* [Given instruction]:
Transcribe the data that follows precisely, omitting nothing.

* [Given data]:
####

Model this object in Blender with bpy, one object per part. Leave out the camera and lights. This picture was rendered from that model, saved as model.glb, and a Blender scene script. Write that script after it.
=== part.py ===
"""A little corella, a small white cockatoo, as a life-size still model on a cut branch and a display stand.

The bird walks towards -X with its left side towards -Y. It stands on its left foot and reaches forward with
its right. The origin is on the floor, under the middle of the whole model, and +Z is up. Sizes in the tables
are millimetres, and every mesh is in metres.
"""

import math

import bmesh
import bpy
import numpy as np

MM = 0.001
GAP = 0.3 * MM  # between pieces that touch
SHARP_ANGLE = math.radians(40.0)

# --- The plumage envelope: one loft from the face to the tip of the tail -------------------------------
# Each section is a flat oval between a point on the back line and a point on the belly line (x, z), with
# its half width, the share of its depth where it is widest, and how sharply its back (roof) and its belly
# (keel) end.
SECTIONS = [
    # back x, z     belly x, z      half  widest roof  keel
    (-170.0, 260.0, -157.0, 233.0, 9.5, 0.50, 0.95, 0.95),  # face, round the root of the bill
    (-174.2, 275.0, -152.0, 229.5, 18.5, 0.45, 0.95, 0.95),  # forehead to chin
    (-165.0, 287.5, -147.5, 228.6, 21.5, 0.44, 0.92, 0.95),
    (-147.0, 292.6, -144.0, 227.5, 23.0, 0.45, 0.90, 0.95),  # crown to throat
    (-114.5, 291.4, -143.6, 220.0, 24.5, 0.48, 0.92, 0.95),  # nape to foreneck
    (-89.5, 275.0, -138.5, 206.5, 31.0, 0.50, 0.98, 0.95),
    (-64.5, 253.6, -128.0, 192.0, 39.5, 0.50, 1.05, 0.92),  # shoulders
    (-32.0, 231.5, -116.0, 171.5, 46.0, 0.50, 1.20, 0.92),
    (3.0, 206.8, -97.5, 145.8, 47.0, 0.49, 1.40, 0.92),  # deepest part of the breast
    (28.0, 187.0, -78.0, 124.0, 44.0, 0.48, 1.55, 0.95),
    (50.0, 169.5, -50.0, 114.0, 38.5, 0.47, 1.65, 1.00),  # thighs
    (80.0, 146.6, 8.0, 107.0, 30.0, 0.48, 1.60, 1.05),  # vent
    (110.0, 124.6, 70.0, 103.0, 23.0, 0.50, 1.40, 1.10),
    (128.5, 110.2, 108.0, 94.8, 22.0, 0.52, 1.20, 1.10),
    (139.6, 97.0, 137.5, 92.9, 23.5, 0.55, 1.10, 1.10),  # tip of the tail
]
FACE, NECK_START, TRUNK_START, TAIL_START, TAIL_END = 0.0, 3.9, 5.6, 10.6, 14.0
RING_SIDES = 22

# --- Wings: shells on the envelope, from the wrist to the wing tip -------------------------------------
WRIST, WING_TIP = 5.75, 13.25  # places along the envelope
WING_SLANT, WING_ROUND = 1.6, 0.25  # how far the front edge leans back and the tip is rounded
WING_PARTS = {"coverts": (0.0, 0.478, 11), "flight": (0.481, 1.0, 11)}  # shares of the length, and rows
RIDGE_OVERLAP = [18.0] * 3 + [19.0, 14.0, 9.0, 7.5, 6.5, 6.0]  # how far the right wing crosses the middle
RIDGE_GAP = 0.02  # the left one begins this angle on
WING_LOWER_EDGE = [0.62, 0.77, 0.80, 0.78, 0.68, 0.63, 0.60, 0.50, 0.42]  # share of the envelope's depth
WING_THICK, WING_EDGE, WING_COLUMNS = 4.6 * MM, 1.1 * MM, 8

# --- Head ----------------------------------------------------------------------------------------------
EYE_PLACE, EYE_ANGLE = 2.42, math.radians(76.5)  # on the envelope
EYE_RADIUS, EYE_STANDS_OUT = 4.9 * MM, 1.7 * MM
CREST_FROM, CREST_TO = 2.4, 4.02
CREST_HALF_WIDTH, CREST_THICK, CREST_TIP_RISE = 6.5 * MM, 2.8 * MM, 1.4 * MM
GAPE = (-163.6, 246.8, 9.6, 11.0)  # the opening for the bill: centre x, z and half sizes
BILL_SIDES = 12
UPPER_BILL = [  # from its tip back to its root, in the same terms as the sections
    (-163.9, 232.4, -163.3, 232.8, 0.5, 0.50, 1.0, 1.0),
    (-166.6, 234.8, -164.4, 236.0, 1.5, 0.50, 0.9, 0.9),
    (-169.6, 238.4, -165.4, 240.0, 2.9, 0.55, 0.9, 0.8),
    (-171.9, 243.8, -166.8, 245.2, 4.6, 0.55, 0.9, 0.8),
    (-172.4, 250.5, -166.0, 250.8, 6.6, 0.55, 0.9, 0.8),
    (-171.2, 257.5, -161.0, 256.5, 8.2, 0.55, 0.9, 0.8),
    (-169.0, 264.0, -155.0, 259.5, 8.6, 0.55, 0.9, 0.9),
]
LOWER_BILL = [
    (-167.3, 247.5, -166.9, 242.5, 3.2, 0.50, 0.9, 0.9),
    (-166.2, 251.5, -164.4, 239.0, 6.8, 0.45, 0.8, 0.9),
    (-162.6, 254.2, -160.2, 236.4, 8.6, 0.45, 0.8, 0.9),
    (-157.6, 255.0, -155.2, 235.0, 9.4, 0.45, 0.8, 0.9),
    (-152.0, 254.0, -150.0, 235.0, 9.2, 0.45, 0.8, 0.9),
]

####

* [Finished answer]:
Model this object in Blender with bpy, one object per part. Leave out the camera and lights. This picture was rendered from that model, saved as model.glb, and a Blender scene script. Write that script after it.
=== part.py ===
"""A little corella, a small white cockatoo, as a life-size still model on a cut branch and a display stand.

The bird walks towards -X with its left side towards -Y. It stands on its left foot and reaches forward with
its right. The origin is on the floor, under the middle of the whole model, and +Z is up. Sizes in the tables
are millimetres, and every mesh is in metres.
"""

import math

import bmesh
import bpy
import numpy as np

MM = 0.001
GAP = 0.3 * MM  # between pieces that touch
SHARP_ANGLE = math.radians(40.0)

# --- The plumage envelope: one loft from the face to the tip of the tail -------------------------------
# Each section is a flat oval between a point on the back line and a point on the belly line (x, z), with
# its half width, the share of its depth where it is widest, and how sharply its back (roof) and its belly
# (keel) end.
SECTIONS = [
    # back x, z     belly x, z      half  widest roof  keel
    (-170.0, 260.0, -157.0, 233.0, 9.5, 0.50, 0.95, 0.95),  # face, round the root of the bill
    (-174.2, 275.0, -152.0, 229.5, 18.5, 0.45, 0.95, 0.95),  # forehead to chin
    (-165.0, 287.5, -147.5, 228.6, 21.5, 0.44, 0.92, 0.95),
    (-147.0, 292.6, -144.0, 227.5, 23.0, 0.45, 0.90, 0.95),  # crown to throat
    (-114.5, 291.4, -143.6, 220.0, 24.5, 0.48, 0.92, 0.95),  # nape to foreneck
    (-89.5, 275.0, -138.5, 206.5, 31.0, 0.50, 0.98, 0.95),
    (-64.5, 253.6, -128.0, 192.0, 39.5, 0.50, 1.05, 0.92),  # shoulders
    (-32.0, 231.5, -116.0, 171.5, 46.0, 0.50, 1.20, 0.92),
    (3.0, 206.8, -97.5, 145.8, 47.0, 0.49, 1.40, 0.92),  # deepest part of the breast
    (28.0, 187.0, -78.0, 124.0, 44.0, 0.48, 1.55, 0.95),
    (50.0, 169.5, -50.0, 114.0, 38.5, 0.47, 1.65, 1.00),  # thighs
    (80.0, 146.6, 8.0, 107.0, 30.0, 0.48, 1.60, 1.05),  # vent
    (110.0, 124.6, 70.0, 103.0, 23.0, 0.50, 1.40, 1.10),
    (128.5, 110.2, 108.0, 94.8, 22.0, 0.52, 1.20, 1.10),
    (139.6, 97.0, 137.5, 92.9, 23.5, 0.55, 1.10, 1.10),  # tip of the tail
]
FACE, NECK_START, TRUNK_START, TAIL_START, TAIL_END = 0.0, 3.9, 5.6, 10.6, 14.0
RING_SIDES = 22

# --- Wings: shells on the envelope, from the wrist to the wing tip -------------------------------------
WRIST, WING_TIP = 5.75, 13.25  # places along the envelope
WING_SLANT, WING_ROUND = 1.6, 0.25  # how far the front edge leans back and the tip is rounded
WING_PARTS = {"coverts": (0.0, 0.478, 11), "flight": (0.481, 1.0, 11)}  # shares of the length, and rows
RIDGE_OVERLAP = [18.0] * 3 + [19.0, 14.0, 9.0, 7.5, 6.5, 6.0]  # how far the right wing crosses the middle
RIDGE_GAP = 0.02  # the left one begins this angle on
WING_LOWER_EDGE = [0.62, 0.77, 0.80, 0.78, 0.68, 0.63, 0.60, 0.50, 0.42]  # share of the envelope's depth
WING_THICK, WING_EDGE, WING_COLUMNS = 4.6 * MM, 1.1 * MM, 8

# --- Head ----------------------------------------------------------------------------------------------
EYE_PLACE, EYE_ANGLE = 2.42, math.radians(76.5)  # on the envelope
EYE_RADIUS, EYE_STANDS_OUT = 4.9 * MM, 1.7 * MM
CREST_FROM, CREST_TO = 2.4, 4.02
CREST_HALF_WIDTH, CREST_THICK, CREST_TIP_RISE = 6.5 * MM, 2.8 * MM, 1.4 * MM
GAPE = (-163.6, 246.8, 9.6, 11.0)  # the opening for the bill: centre x, z and half sizes
BILL_SIDES = 12
UPPER_BILL = [  # from its tip back to its root, in the same terms as the sections
    (-163.9, 232.4, -163.3, 232.8, 0.5, 0.50, 1.0, 1.0),
    (-166.6, 234.8, -164.4, 236.0, 1.5, 0.50, 0.9, 0.9),
    (-169.6, 238.4, -165.4, 240.0, 2.9, 0.55, 0.9, 0.8),
    (-171.9, 243.8, -166.8, 245.2, 4.6, 0.55, 0.9, 0.8),
    (-172.4, 250.5, -166.0, 250.8, 6.6, 0.55, 0.9, 0.8),
    (-171.2, 257.5, -161.0, 256.5, 8.2, 0.55, 0.9, 0.8),
    (-169.0, 264.0, -155.0, 259.5, 8.6, 0.55, 0.9, 0.9),
]
LOWER_BILL = [
    (-167.3, 247.5, -166.9, 242.5, 3.2, 0.50, 0.9, 0.9),
    (-166.2, 251.5, -164.4, 239.0, 6.8, 0.45, 0.8, 0.9),
    (-162.6, 254.2, -160.2, 236.4, 8.6, 0.45, 0.8, 0.9),
    (-157.6, 255.0, -155.2, 235.0, 9.4, 0.45, 0.8, 0.9),
    (-152.0, 254.0, -150.0, 235.0, 9.2, 0.45, 0.8, 0.9),
]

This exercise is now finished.